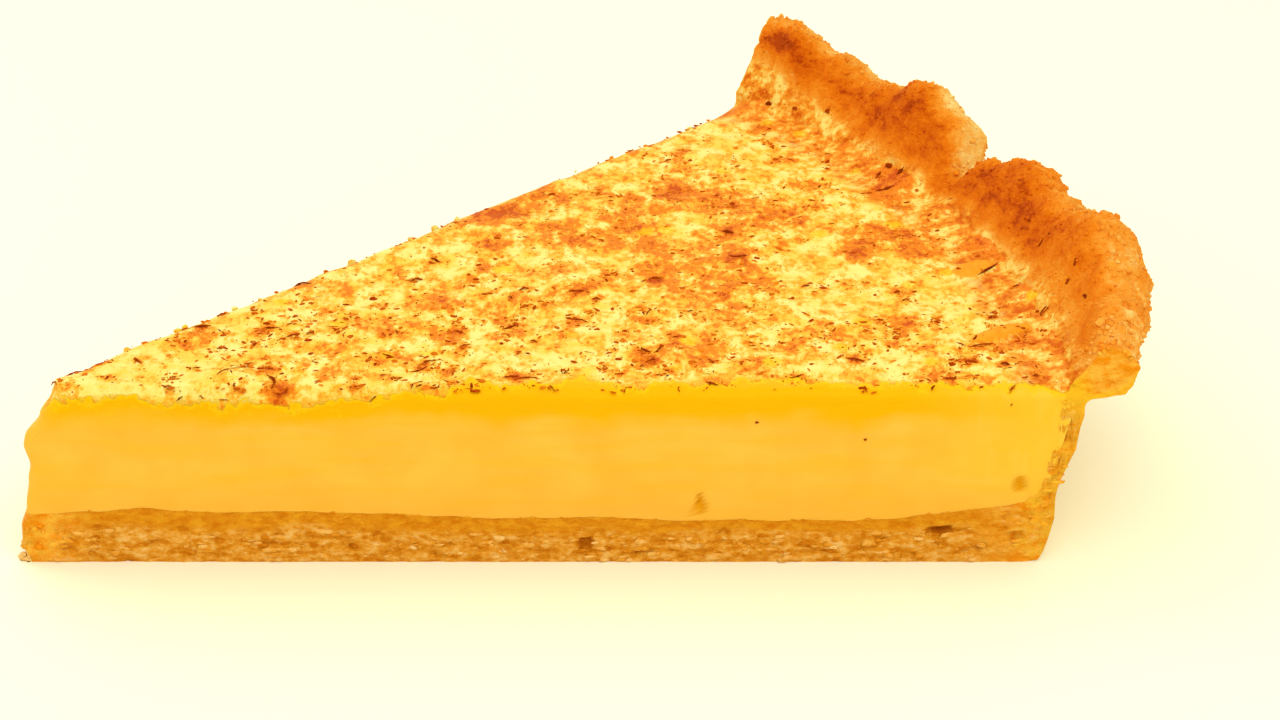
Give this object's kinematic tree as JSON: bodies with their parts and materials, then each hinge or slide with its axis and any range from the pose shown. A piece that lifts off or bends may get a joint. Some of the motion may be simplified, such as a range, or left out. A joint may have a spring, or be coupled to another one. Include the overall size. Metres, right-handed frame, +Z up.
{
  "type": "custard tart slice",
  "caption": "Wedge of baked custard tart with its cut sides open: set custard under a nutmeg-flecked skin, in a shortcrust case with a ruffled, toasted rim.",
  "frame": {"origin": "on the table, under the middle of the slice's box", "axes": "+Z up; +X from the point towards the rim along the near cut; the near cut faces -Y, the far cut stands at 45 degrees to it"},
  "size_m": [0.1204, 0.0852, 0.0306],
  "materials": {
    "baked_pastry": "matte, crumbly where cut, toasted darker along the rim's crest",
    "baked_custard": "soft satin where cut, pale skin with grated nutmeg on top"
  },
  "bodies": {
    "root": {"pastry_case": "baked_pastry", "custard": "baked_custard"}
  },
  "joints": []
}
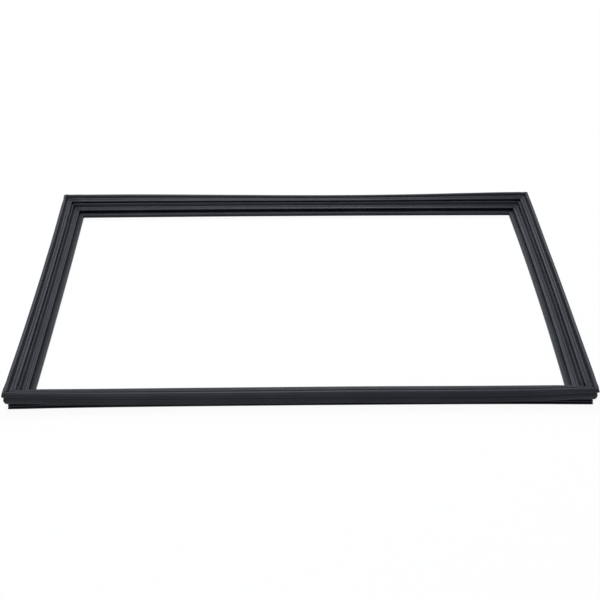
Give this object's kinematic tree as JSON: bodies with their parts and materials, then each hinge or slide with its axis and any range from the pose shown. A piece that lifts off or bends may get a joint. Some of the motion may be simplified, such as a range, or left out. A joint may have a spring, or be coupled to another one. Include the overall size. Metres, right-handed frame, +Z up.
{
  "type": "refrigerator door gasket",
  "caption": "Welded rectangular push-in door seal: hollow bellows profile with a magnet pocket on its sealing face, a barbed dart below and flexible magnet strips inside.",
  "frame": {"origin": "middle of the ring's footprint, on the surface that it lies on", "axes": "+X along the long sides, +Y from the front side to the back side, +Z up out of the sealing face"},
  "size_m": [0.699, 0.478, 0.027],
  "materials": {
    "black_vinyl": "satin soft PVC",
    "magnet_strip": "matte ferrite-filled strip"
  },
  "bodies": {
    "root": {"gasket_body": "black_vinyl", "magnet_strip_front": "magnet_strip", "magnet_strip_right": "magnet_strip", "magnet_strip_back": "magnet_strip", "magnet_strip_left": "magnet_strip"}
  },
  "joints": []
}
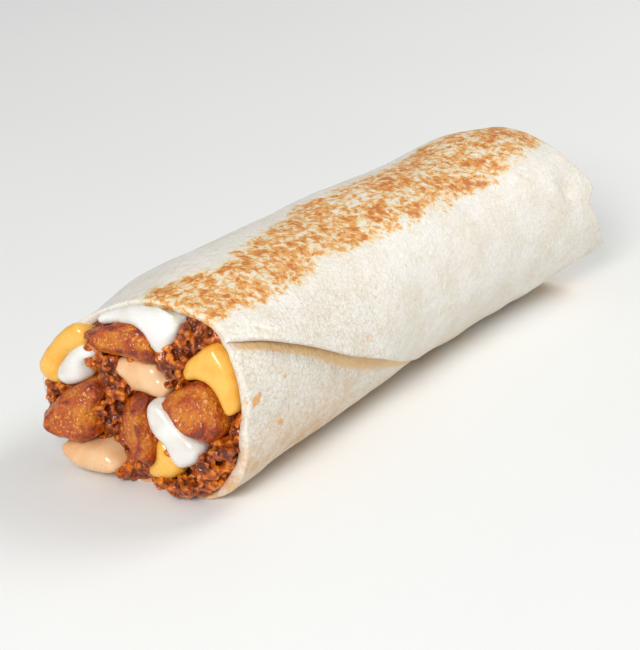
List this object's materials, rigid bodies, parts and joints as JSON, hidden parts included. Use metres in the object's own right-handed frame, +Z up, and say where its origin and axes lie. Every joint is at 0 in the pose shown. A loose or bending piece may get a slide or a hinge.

...

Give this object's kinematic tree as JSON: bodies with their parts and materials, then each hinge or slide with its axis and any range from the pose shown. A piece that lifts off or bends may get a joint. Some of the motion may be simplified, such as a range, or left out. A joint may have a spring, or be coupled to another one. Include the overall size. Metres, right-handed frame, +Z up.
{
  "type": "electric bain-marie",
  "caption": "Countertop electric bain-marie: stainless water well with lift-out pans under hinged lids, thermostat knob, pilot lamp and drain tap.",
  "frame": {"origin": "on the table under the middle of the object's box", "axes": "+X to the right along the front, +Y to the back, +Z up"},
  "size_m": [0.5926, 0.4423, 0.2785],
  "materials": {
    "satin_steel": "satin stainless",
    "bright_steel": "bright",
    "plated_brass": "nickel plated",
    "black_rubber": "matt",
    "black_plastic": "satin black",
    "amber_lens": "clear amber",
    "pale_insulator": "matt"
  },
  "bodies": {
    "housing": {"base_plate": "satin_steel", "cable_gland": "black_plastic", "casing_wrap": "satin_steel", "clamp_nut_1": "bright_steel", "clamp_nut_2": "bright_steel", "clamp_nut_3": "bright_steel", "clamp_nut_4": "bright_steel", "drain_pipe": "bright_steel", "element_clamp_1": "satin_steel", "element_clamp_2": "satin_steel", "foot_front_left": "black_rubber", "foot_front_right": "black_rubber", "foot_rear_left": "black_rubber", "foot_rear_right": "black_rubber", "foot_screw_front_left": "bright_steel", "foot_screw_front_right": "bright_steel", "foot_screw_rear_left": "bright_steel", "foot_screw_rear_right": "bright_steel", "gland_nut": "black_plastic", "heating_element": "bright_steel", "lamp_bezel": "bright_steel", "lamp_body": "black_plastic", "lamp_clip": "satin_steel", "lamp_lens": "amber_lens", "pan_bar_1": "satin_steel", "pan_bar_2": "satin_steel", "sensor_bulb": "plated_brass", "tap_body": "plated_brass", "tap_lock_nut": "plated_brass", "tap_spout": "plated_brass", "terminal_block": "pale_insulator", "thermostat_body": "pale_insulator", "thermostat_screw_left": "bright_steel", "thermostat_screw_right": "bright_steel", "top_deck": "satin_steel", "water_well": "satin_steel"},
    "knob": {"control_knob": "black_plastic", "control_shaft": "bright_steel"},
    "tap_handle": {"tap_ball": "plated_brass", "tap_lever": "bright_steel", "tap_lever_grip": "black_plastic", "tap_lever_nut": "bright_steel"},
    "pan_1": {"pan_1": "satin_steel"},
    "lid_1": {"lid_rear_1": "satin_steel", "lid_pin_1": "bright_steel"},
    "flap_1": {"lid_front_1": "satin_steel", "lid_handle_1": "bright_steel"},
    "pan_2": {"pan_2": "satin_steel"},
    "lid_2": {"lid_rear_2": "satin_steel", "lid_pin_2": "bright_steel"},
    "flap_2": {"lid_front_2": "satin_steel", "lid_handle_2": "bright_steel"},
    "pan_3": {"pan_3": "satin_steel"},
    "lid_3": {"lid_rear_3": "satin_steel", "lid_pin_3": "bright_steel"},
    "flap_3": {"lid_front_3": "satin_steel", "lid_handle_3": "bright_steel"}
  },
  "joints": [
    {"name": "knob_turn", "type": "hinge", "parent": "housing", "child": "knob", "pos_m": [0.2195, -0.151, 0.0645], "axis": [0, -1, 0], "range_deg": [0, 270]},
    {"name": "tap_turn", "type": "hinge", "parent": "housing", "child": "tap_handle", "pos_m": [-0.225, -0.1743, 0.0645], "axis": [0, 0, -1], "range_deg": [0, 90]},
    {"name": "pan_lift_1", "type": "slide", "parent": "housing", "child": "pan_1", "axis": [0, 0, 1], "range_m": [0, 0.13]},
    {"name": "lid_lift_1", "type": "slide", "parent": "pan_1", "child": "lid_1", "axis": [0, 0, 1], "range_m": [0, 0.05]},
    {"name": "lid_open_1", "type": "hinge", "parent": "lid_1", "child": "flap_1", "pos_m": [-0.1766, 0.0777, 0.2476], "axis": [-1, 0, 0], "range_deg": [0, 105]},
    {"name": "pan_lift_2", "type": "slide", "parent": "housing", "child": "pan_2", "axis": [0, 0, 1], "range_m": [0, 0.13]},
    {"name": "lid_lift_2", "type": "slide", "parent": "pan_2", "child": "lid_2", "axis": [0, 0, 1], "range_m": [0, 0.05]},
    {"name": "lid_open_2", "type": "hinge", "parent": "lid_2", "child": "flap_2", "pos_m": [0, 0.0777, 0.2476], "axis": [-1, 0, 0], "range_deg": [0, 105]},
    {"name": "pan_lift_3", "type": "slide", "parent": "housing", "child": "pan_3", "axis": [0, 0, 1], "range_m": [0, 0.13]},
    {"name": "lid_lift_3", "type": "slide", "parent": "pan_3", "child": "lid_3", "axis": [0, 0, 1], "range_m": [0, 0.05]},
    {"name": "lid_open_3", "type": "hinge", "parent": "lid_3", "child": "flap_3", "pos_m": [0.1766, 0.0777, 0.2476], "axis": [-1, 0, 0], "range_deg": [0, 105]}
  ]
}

# What to produce
In the listing above, find each line with the word "where" and copy it.

# The completed task
    "baked_pastry": "matte, crumbly where cut, toasted darker along the rim's crest",
    "baked_custard": "soft satin where cut, pale skin with grated nutmeg on top"
List this object's materials, rigid bodies, parts and joints as JSON, hidden parts included. Use metres in the object's own right-handed frame, +Z up, and say where its origin and axes lie. Every joint is at 0 in the pose shown. A loose or bending piece may get a slide or a hinge.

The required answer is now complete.